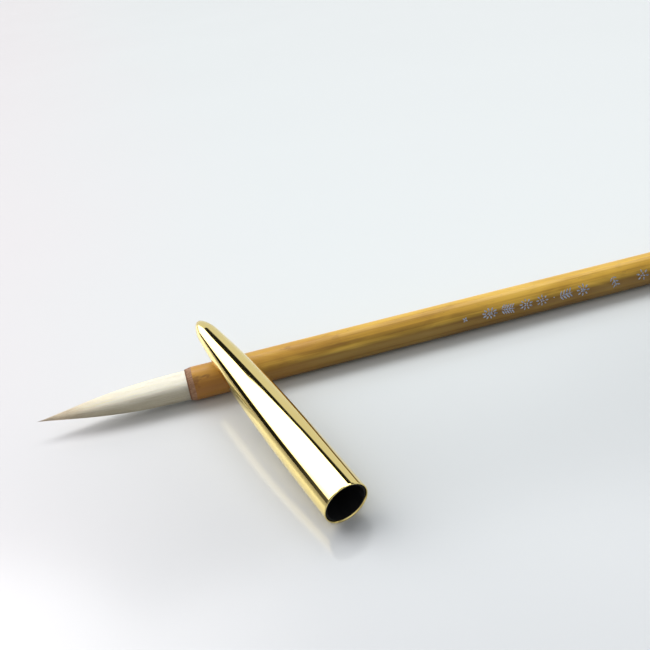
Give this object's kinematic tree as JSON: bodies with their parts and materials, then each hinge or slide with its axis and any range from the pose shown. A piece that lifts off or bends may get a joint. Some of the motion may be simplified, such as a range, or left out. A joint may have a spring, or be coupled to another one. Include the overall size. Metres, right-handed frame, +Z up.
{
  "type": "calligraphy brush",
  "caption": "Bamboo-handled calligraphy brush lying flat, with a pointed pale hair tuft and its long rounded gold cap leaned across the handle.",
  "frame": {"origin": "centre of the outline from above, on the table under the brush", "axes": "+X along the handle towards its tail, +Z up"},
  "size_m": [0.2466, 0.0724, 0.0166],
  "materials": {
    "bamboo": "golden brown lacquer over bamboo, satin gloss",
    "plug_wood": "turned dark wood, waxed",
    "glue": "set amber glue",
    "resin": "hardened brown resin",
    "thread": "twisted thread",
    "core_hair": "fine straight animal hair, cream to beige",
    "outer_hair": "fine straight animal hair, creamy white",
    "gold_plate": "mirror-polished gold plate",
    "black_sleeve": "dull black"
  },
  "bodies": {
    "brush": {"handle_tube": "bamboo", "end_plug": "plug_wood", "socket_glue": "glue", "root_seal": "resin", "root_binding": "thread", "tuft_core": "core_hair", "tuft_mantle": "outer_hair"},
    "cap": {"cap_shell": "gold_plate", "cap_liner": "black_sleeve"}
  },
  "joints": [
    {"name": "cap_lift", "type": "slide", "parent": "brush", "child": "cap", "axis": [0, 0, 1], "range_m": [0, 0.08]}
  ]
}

■ PROBLEM STATEMENT ■
Using the material above, state how many lines include the string "bodies". Answer with a single number.

■ SOLUTION BELOW ■
2